» WORK TO DO:
Copy out every line exactly as given.

════

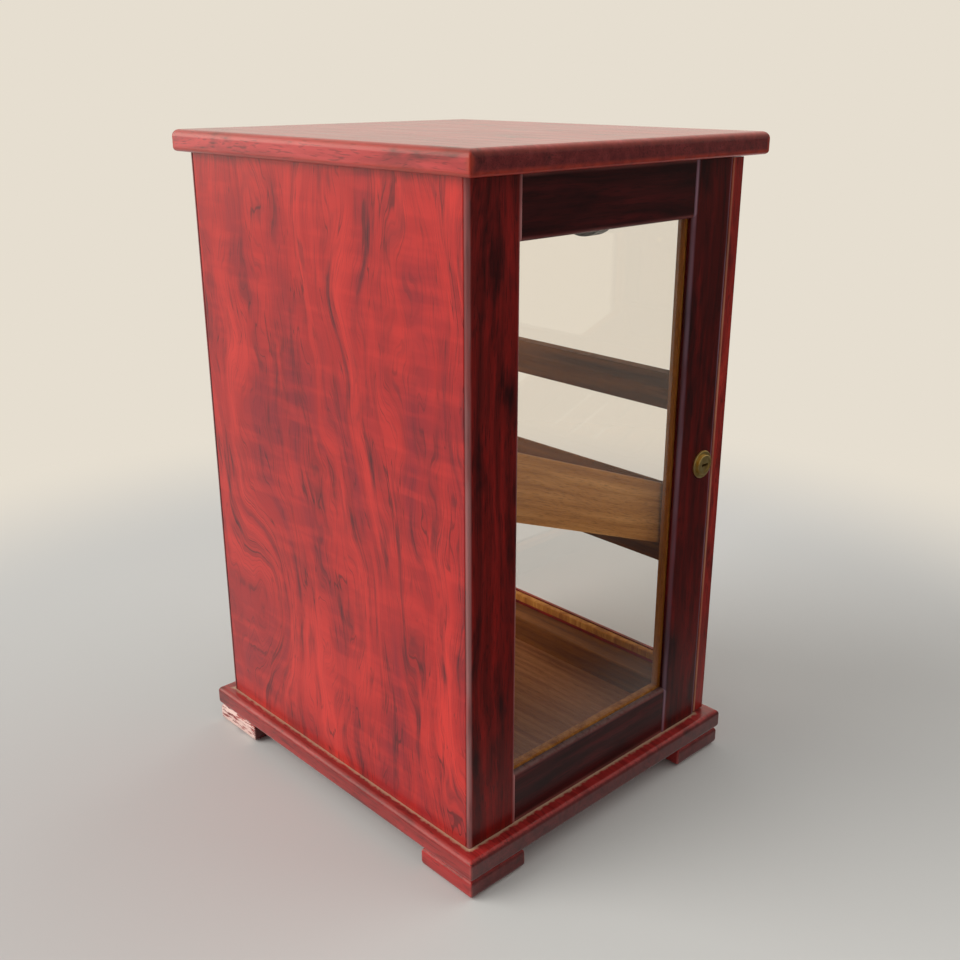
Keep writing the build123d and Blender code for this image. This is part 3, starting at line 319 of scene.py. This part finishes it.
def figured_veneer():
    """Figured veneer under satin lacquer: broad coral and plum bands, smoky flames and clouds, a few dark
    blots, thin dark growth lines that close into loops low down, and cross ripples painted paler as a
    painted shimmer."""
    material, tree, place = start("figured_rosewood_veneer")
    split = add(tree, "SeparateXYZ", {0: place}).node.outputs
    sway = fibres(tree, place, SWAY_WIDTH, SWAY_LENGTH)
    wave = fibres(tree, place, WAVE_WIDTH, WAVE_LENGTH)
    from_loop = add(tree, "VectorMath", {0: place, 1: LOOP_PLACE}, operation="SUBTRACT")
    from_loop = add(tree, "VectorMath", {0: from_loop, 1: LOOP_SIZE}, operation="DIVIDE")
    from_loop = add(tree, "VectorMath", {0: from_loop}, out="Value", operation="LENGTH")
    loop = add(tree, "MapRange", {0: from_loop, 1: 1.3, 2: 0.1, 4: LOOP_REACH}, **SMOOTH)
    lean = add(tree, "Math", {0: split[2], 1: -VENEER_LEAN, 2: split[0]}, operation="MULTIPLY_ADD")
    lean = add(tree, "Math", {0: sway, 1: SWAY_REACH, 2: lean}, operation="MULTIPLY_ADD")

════

» ANSWER TO THE PROBLEM:
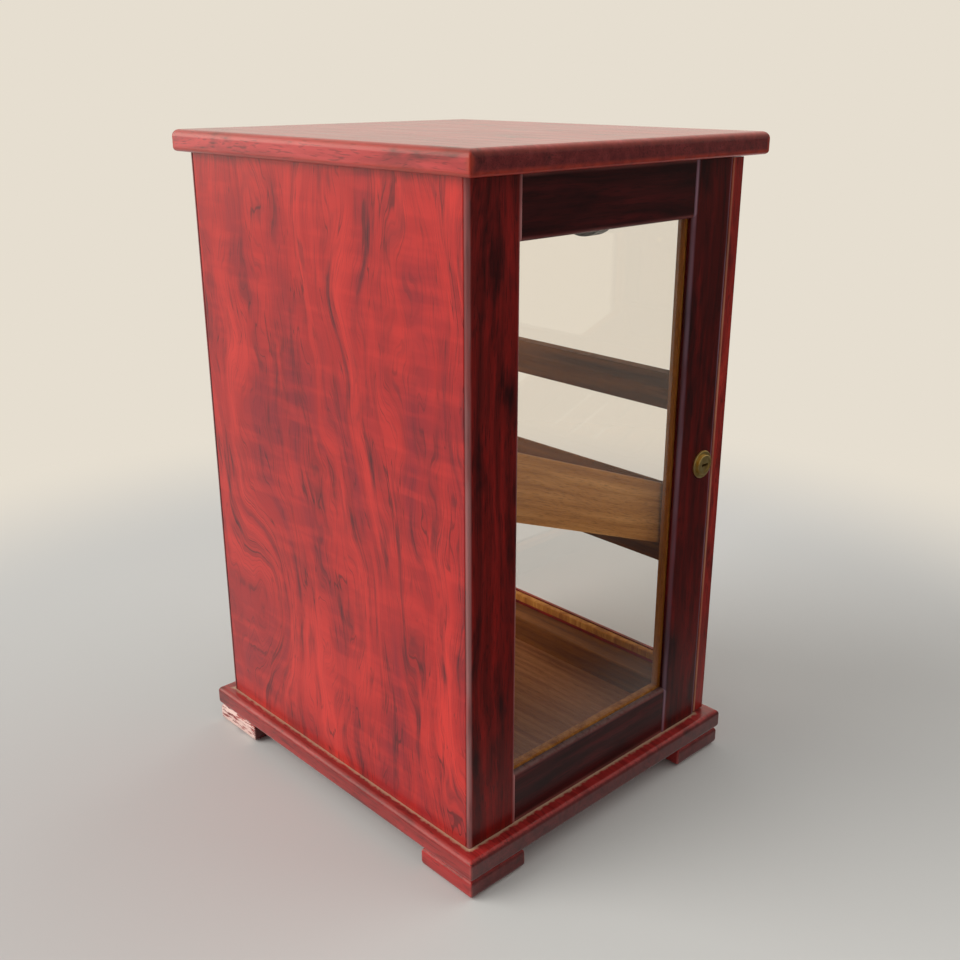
Keep writing the build123d and Blender code for this image. This is part 3, starting at line 319 of scene.py. This part finishes it.
def figured_veneer():
    """Figured veneer under satin lacquer: broad coral and plum bands, smoky flames and clouds, a few dark
    blots, thin dark growth lines that close into loops low down, and cross ripples painted paler as a
    painted shimmer."""
    material, tree, place = start("figured_rosewood_veneer")
    split = add(tree, "SeparateXYZ", {0: place}).node.outputs
    sway = fibres(tree, place, SWAY_WIDTH, SWAY_LENGTH)
    wave = fibres(tree, place, WAVE_WIDTH, WAVE_LENGTH)
    from_loop = add(tree, "VectorMath", {0: place, 1: LOOP_PLACE}, operation="SUBTRACT")
    from_loop = add(tree, "VectorMath", {0: from_loop, 1: LOOP_SIZE}, operation="DIVIDE")
    from_loop = add(tree, "VectorMath", {0: from_loop}, out="Value", operation="LENGTH")
    loop = add(tree, "MapRange", {0: from_loop, 1: 1.3, 2: 0.1, 4: LOOP_REACH}, **SMOOTH)
    lean = add(tree, "Math", {0: split[2], 1: -VENEER_LEAN, 2: split[0]}, operation="MULTIPLY_ADD")
    lean = add(tree, "Math", {0: sway, 1: SWAY_REACH, 2: lean}, operation="MULTIPLY_ADD")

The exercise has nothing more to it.